Frances Bula won in the print breaking-news category for her stories looking into how updated campaign-finance rules were working – and, in many cases, not working – in the Vancouver region’s municipal elections last year. Her work revealed how candidates and third-party groups were finding creative ways to get around the new rules, either by rushing out ad spending just before disclosure rules took effect or by having independent candidates pool resources to increase their collective spending limits.

Ms. Bula also reported that unions were allowing their paid staff to work on election campaigns – something that would be considered an illegal in-kind donation at the provincial level, but was permitted in local elections.

“To win in every category we were nominated for shows a new phase of dominance in the British Columbia market,” editor-in-chief David Walmsley said. “We are thrilled with the recognition, which comes from doing independent, solution-based journalism with heart.”

CBC Vancouver won three awards, including in the digital category for a piece that went behind the scenes of a student-made documentary about life in the trenches in the First World War; in the legal category for a podcast on the fallout from the arrest of Huawei executive Meng Wanzhou; and in the radio enterprise reporting category for a piece about a Vancouver homeless advocate.

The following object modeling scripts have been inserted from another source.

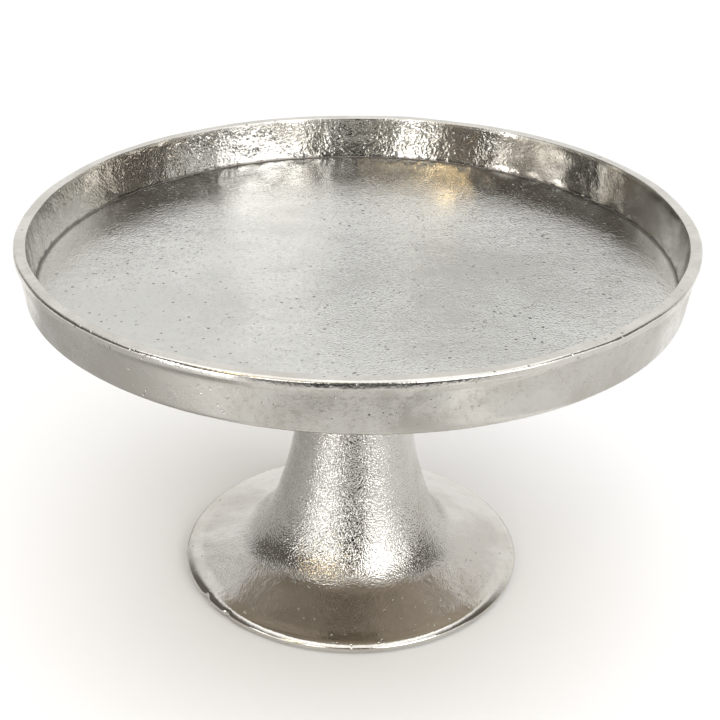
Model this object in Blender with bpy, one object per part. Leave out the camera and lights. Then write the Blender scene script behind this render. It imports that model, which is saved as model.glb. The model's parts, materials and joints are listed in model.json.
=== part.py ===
"""Footed cake stand: a sand-cast aluminium tray bolted to a hollow trumpet-shaped pedestal.

Metres, +Z up. The origin is on the table, under the centre of the tray, and the felt pads stand on Z = 0.
Each round part is an outline of (radius, height) points turned about Z.
"""

import math

import bmesh
import bpy
from mathutils import Vector
from mathutils.geometry import interpolate_bezier

# Driving dimensions
RIM_RADIUS = 0.1525  # 12 in tray over the rim
STAND_HEIGHT = 0.181  # table to rim
TRAY_DEPTH = 0.0213  # rim to floor
FOOT_RADIUS = 0.0828
TOUCH_GAP = 0.0003  # kept between pieces that touch

# Tray casting
RIM_WIDTH = 0.0054
WALL_DRAFT = 0.0024  # how far the inside of the wall leans out over its height
LIP_HEIGHT = 0.0032  # band round the outside of the rim
LIP_STEP = 0.0018  # how far that band stands proud of the wall below it
WALL_FOOT_RADIUS = 0.1485  # outside of the wall, at its bottom corner
FLOOR_THICKNESS = 0.0039
BOSS_RADIUS = 0.0240
BOSS_HEIGHT = 0.0070  # under the floor, to give the thread some depth

# Pedestal casting
NECK_RADIUS = 0.0205
PEDESTAL_WALL = 0.0042
WEB_THICKNESS = 0.0070  # closes the top of the stem
EDGE_THICKNESS = 0.0047  # rolled edge of the foot
LAND_WIDTH = 0.0100  # flat underside of that edge, from its outer radius inwards

# Fastener and pads
STUD_DIAMETER = 0.0080
STUD_SINK = 0.0078  # length in the boss
STUD_HOLE_SPARE = 0.0012  # drilled deeper than the stud goes
STUD_TAIL = 0.0030  # length showing under the nut
CLEARANCE_HOLE_DIAMETER = 0.0090
FLAT_WASHER_DIAMETER = 0.0220
FLAT_WASHER_THICKNESS = 0.0016
SPRING_WASHER_DIAMETER = 0.0148
SPRING_WASHER_THICKNESS = 0.0020
SPRING_WASHER_GAP_DEG = 10.0
NUT_ACROSS_FLATS = 0.0130
NUT_HEIGHT = 0.0065
PAD_COUNT = 4
PAD_DIAMETER = 0.0070
PAD_THICKNESS = 0.0015

# Finishes: colour, roughness, metallic
CAST_NICKEL = ((0.62, 0.60, 0.56), 0.32, 1.0)
ZINC_PLATE = ((0.55, 0.56, 0.58), 0.30, 1.0)
FELT = ((0.16, 0.15, 0.14), 0.95, 0.0)

# Facets
TRAY_STEPS = 90
PEDESTAL_STEPS = 72
SMALL_STEPS = 32
ARC_STEP_DEG = 30.0  # largest turn of an outline between two points on a rounded corner
SMOOTH_BELOW_DEG = 40.0

# Heights that follow from the above
floor_top = STAND_HEIGHT - TRAY_DEPTH
floor_bottom = floor_top - FLOOR_THICKNESS
boss_bottom = floor_bottom - BOSS_HEIGHT
neck_top = boss_bottom - TOUCH_GAP
web_bottom = neck_top - WEB_THICKNESS
foot_bottom = PAD_THICKNESS + TOUCH_GAP
stud_top = boss_bottom + STUD_SINK
nut_top = web_bottom - FLAT_WASHER_THICKNESS - SPRING_WASHER_THICKNESS - 3 * TOUCH_GAP


def clear_scene():
    for thing in list(bpy.data.objects):
        bpy.data.objects.remove(thing)


def make_material(name, finish):
    colour, roughness, metallic = finish
    material = bpy.data.materials.new(name)
    material.use_nodes = True
    shader = material.node_tree.nodes["Principled BSDF"]
    shader.inputs["Base Color"].default_value = (*colour, 1.0)
    shader.inputs["Roughness"].default_value = roughness
    shader.inputs["Metallic"].default_value = metallic
    return material


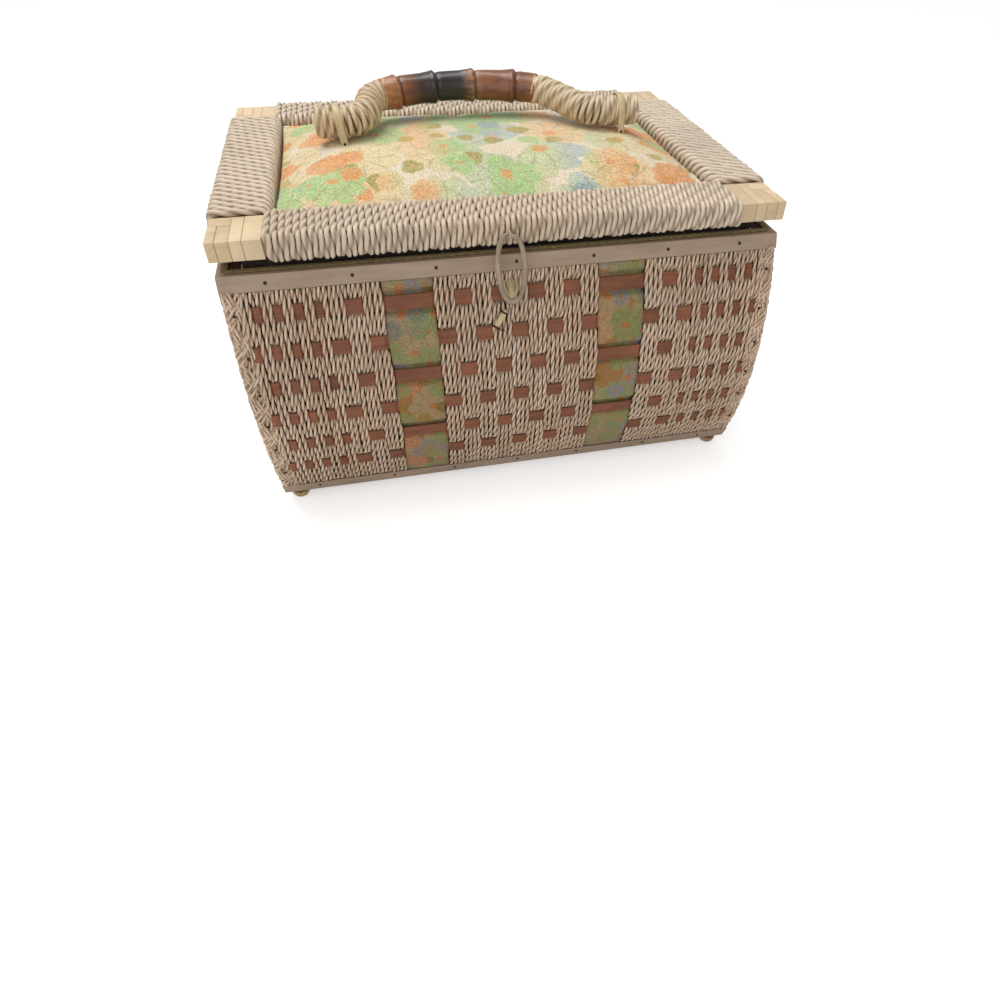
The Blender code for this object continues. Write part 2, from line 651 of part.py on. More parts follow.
def make_corner_wraps():
    """Reed strips side by side over a bare corner, in steps, open towards the side rail."""
    start = OPEN_X + GAP
    pitch = (LID_LENGTH / 2 - start) / REED_STRIPS
    low, high = -LID_DEPTH / 2, -OPEN_Y - GAP
    under = RAIL_BOTTOM - GAP - REED_THICK
    wrap = box("corner_wrap_front_right", (start, low, under), (LID_LENGTH / 2, high, LID_TOP_Z))
    room = box("room", (start - MM, low + REED_THICK, RAIL_BOTTOM - GAP),
               (LID_LENGTH / 2 - REED_THICK, high + MM, RAIL_TOP + GAP))
    x0, x1 = start + pitch, start + 2 * pitch
    steps = [box("top_step", (x0, low - MM, LID_TOP_Z - REED_STEP), (x1, high + MM, LID_TOP_Z + MM)),
             box("low_step", (x0, low - MM, under - MM), (x1, high + MM, under + REED_STEP)),
             box("front_step", (x0, low - MM, under - MM), (x1, low + REED_STEP, LID_TOP_Z + MM))]
    right = cut(wrap, room, *steps)
    left = mirrored("corner_wrap_front_left", right, 0)
    place_lid(mirrored("corner_wrap_back_right", right, 1), "reed")
    place_lid(mirrored("corner_wrap_back_left", left, 1), "reed")
    place_lid(right, "reed")
    place_lid(left, "reed")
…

Global News picked up awards in the television enterprise category for work on money laundering in B.C.’s casinos and in the breaking-news category for coverage of the 2018 wildfire season.

Other winners include the Abbotsford News for a series about homelessness; Black Press for work on the opioid crisis; CKNW for breaking-news coverage of a destructive Vancouver windstorm; Fairchild TV for a piece about a shortage of care workers for seniors; and the Vancouver Sun’s Daphne Bramham in the commentary category.

The lifetime achievement award went to former Postmedia editor Fabian Dawson. Megaphone Magazine, a publication that is sold by homeless and low-income street vendors, won the Bill Good Award.